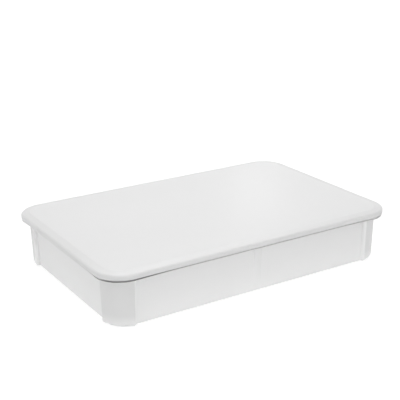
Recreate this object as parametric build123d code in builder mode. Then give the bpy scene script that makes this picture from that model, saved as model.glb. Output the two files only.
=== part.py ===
from build123d import *
import math
import os

os.makedirs("parts", exist_ok=True)

# Main sizes in millimetres. The lid's lower edge gives the footprint.
lid_length = 600
lid_width = 400
box_height = 100
lid_corner_radius = 51

# Lid
lid_wall = 2.7
skirt_depth = 11
shoulder_run = 15.5
shoulder_drop = 2.2
shoulder_inner_radius = 1.8
skirt_edge_share = 0.4

# Box walls, with corner posts that stand proud of the wall panels
box_wall = 3
floor_wall = 3.2
post_inset = 12.8
wall_draft = 2.9
post_depth = 7
post_corner_radius = 40
post_reach_long_side = 43.5
post_reach_short_side = 47.5
post_foot_radius = 8.5
panel_foot_radius = 2.5
crease_radius = 0.6
post_edge_share = 0.95
foot_radius_share = 0.85
corner_flat_share = 1.1
inner_corner_radius = 24
inner_floor_radius = 9

# Rim flange of the box
skirt_clearance = 1.2
land_clearance = 2
flange_wall = 2.6
land_edge_share = 0.3
lip_above_skirt = 1.2

# Rib in the middle of each long side
rib_width = 16
rib_depth = 2.4
rib_foot_height = 8
rib_edge_share = 0.7

# Shallow hollow under the floor, inside the ring that the box stands on
foot_ring_width = 16
foot_ring_height = 0.8
ring_edge_share = 0.6

# How far a trimming shape reaches past the face that it trims
envelope_overrun = 0.05

# Share of a post's depth within which two heights or corners count as the same
tolerance_share = 0.01

# Sizes that follow from the ones above
lid_height = box_height + lid_wall
skirt_bottom = lid_height - skirt_depth
draft_angle = math.degrees(math.atan(wall_draft / box_height))
foot_length = lid_length - 2 * (post_inset + wall_draft)
foot_width = lid_width - 2 * (post_inset + wall_draft)
step_inner_radius = wall_draft + crease_radius
step_outer_radius = (post_depth - step_inner_radius) * post_edge_share
foot_radius = min(panel_foot_radius, step_outer_radius * foot_radius_share)
shoulder_slope = shoulder_drop / shoulder_run
flange_inset = lid_wall + skirt_clearance
flange_bottom = skirt_bottom + lip_above_skirt
land_inset = shoulder_run + land_clearance
shoulder_outer_radius = shoulder_inner_radius + lid_wall
corner_radius = min(
    post_corner_radius,
    post_reach_long_side - step_outer_radius * corner_flat_share,
    post_reach_short_side - step_outer_radius * corner_flat_share,
)
inner_inset = post_depth + box_wall
ring_inset = post_depth + foot_ring_width
panel_face = lid_width / 2 - post_inset - post_depth
rib_face = panel_face + rib_depth
rib_block = rib_depth + box_wall
rib_height = box_height - rib_foot_height
rib_lean = (rib_depth + wall_draft) / rib_height
rib_edge_radius = rib_depth * rib_edge_share
land_edge_radius = box_wall * land_edge_share
position_tolerance = post_depth * tolerance_share


def stepped_outline():
    """Outline of the box at its foot, with the corner posts and the panels between them."""
    reach_x = foot_length / 2 - post_reach_long_side
    reach_y = foot_width / 2 - post_reach_short_side
    with BuildSketch() as outline:
        RectangleRounded(foot_length, foot_width, corner_radius)
        with Locations((0, foot_width / 2), (0, -foot_width / 2)):
            Rectangle(2 * reach_x, 2 * post_depth, mode=Mode.SUBTRACT)
        with Locations((foot_length / 2, 0), (-foot_length / 2, 0)):
            Rectangle(2 * post_depth, 2 * reach_y, mode=Mode.SUBTRACT)
        for corner_x, corner_y, radius in (
            (reach_x, foot_width / 2 - post_depth, step_inner_radius),
            (foot_length / 2 - post_depth, reach_y, step_inner_radius),
            (reach_x, foot_width / 2, step_outer_radius),
            (foot_length / 2, reach_y, step_outer_radius),
        ):
            corners = outline.vertices().filter_by(
                lambda v: abs(abs(v.X) - corner_x) < position_tolerance
                and abs(abs(v.Y) - corner_y) < position_tolerance
            )
            fillet(corners, radius)
    return outline.sketch


def cap_block(inset, bottom, top, edge_radius, land):
    """Rounded block with a sloping shoulder, the shape shared by the lid and the rim."""
    run = land - inset
    with BuildPart() as block:
        with BuildSketch(Plane.XY.offset(bottom)):
            RectangleRounded(lid_length - 2 * inset, lid_width - 2 * inset, lid_corner_radius - inset)
        extrude(amount=top - bottom)
        top_face = block.faces().sort_by(Axis.Z)[-1]
        chamfer(top_face.edges(), length=run, length2=run * shoulder_slope, reference=top_face)
        crease = block.edges().filter_by_position(
            Axis.Z,
            top - run * shoulder_slope - position_tolerance,
            top - run * shoulder_slope + position_tolerance,
        )
        fillet(crease, edge_radius)
    return block.part


# Envelope of the corner posts, with the large rounding at their feet
with BuildPart() as post_envelope:
    with BuildSketch(Plane.XY.offset(-envelope_overrun)):
        RectangleRounded(
            foot_length + 2 * envelope_overrun,
            foot_width + 2 * envelope_overrun,
            corner_radius + envelope_overrun,
        )
    extrude(amount=box_height + 2 * envelope_overrun, taper=-draft_angle)
    fillet(post_envelope.faces().sort_by(Axis.Z)[0].edges(), post_foot_radius)

# Space inside the box
with BuildPart() as inner_space:
    with BuildSketch(Plane.XY.offset(floor_wall)):
        RectangleRounded(
            foot_length - 2 * inner_inset, foot_width - 2 * inner_inset, inner_corner_radius
        )
    extrude(amount=box_height, taper=-draft_angle)
    fillet(inner_space.faces().sort_by(Axis.Z)[0].edges(), inner_floor_radius)

# Rim flange, a turned-down cap one flange wall thick
rim_block = cap_block(flange_inset, flange_bottom, box_height, shoulder_inner_radius, land_inset)
rim_space = cap_block(
    flange_inset + flange_wall,
    flange_bottom - flange_wall,
    box_height - flange_wall,
    shoulder_inner_radius,
    land_inset,
)
rim_envelope = cap_block(flange_inset, 0, box_height, shoulder_inner_radius, land_inset)

# Box
wall_outline = stepped_outline()
with BuildPart() as walls:
    with BuildSketch():
        add(wall_outline)
    extrude(amount=box_height, taper=-draft_angle)
    fillet(walls.faces().sort_by(Axis.Z)[0].edges(), foot_radius)
    for rib_side in (1, -1):
        with BuildSketch(Plane.XY.offset(box_height)) as rib:
            with Locations((0, rib_side * (rib_face - rib_block / 2))):
                Rectangle(rib_width, rib_block)
            fillet(rib.vertices().sort_by(lambda v: rib_side * v.Y)[-2:], rib_edge_radius)
        extrude(dir=(0, -rib_side * rib_lean, -1), amount=rib_height)
    add(post_envelope.part, mode=Mode.INTERSECT)
    add(rim_envelope, mode=Mode.INTERSECT)
with BuildPart() as box:
    add(rim_block)
    add(rim_space, mode=Mode.SUBTRACT)
    fillet(box.edges().group_by(Axis.Z)[0], flange_wall * skirt_edge_share)
    add(walls.part)
    add(inner_space.part, mode=Mode.SUBTRACT)
    with BuildSketch():
        RectangleRounded(
            foot_length - 2 * ring_inset, foot_width - 2 * ring_inset, inner_corner_radius
        )
    extrude(amount=foot_ring_height, mode=Mode.SUBTRACT)
    ring_faces = box.faces().filter_by_position(
        Axis.Z, foot_ring_height - position_tolerance, foot_ring_height + position_tolerance
    )
    chamfer(ring_faces.sort_by(Axis.Z)[-1].edges(), foot_ring_height * ring_edge_share)
    top_face = box.faces().filter_by(Axis.Z).sort_by(Axis.Z)[-1]
    fillet(top_face.inner_wires()[0].edges(), land_edge_radius)
box.part.label = "box"
export_step(box.part, "parts/box.step")

# Lid
lid_outer = cap_block(0, skirt_bottom, lid_height, shoulder_outer_radius, shoulder_run)
lid_space = cap_block(lid_wall, skirt_bottom, box_height, shoulder_inner_radius, shoulder_run)
with BuildPart() as lid:
    add(lid_outer)
    add(lid_space, mode=Mode.SUBTRACT)
    fillet(lid.edges().group_by(Axis.Z)[0], lid_wall * skirt_edge_share)
lid.part.label = "lid"
export_step(lid.part, "parts/lid.step")
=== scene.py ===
import math

import bmesh
import bpy
import numpy as np
from mathutils import Matrix, Vector


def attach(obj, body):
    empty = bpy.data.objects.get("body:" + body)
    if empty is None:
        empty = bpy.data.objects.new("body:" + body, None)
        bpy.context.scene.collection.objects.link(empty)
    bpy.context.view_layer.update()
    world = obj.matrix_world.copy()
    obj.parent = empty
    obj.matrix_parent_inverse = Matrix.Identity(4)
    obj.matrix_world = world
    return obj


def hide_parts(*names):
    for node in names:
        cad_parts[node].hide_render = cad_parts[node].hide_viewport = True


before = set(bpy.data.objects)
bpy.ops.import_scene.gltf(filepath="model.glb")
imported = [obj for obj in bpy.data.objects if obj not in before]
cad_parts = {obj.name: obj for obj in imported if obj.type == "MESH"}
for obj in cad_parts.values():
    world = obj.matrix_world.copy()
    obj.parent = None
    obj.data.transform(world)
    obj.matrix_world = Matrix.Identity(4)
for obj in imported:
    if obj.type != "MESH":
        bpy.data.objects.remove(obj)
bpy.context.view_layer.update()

MM = 0.001
QUARTER_TURN = math.pi / 2

# Sizes of the container in millimetres. They are the frame's, apart from small roundings. The
# posts' edges and creases keep one radius over their height here, which the draft changes in
# the frame, and the foot, the middle rib and the flange's edge differ a little too.
LID_L, LID_W, LID_R = 600.0, 400.0, 51.0
BOX_H, LID_T = 100.0, 2.7
LID_TOP = BOX_H + LID_T
SKIRT = LID_TOP - 11.0
SKIRT_EDGE_R = LID_T * 0.42
SHOULDER_RUN, SHOULDER_DROP = 15.5, 2.2
SLOPE = SHOULDER_DROP / SHOULDER_RUN
TILT = math.atan(SLOPE)
SHOULDER_R_IN = 1.8
SHOULDER_R_OUT = SHOULDER_R_IN + LID_T

POST_INSET, DRAFT = 12.8, 2.9
FOOT_X = LID_L / 2 - POST_INSET - DRAFT
FOOT_Y = LID_W / 2 - POST_INSET - DRAFT
POST_DEPTH, POST_R = 7.0, 40.0
SPAN_X, SPAN_Y = FOOT_X - POST_R, FOOT_Y - POST_R
POST_END_LONG, POST_END_SHORT = 43.5, 47.5
POST_EDGE_R, CREASE_R = 5.9, 0.9
POST_FOOT_R, END_FOOT_R, PANEL_FOOT_R = 9.0, 5.2, 2.6
RIB_HALF, RIB_DEPTH, RIB_FOOT, RIB_FLANK = 8.6, 2.4, 8.0, 2.6
WALL_TOP = 94.6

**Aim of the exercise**
Write down again the exact lines running from the beginning of the data to the line containing "skirt_edge_share = 0.4", with both ends included.

**Result for this task**
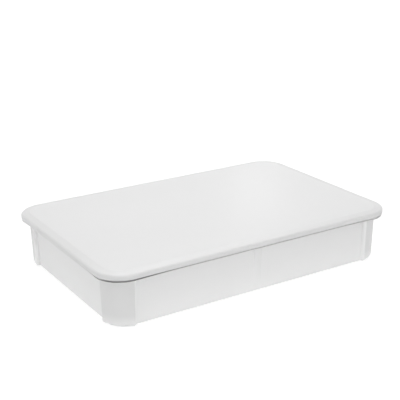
Recreate this object as parametric build123d code in builder mode. Then give the bpy scene script that makes this picture from that model, saved as model.glb. Output the two files only.
=== part.py ===
from build123d import *
import math
import os

os.makedirs("parts", exist_ok=True)

# Main sizes in millimetres. The lid's lower edge gives the footprint.
lid_length = 600
lid_width = 400
box_height = 100
lid_corner_radius = 51

# Lid
lid_wall = 2.7
skirt_depth = 11
shoulder_run = 15.5
shoulder_drop = 2.2
shoulder_inner_radius = 1.8
skirt_edge_share = 0.4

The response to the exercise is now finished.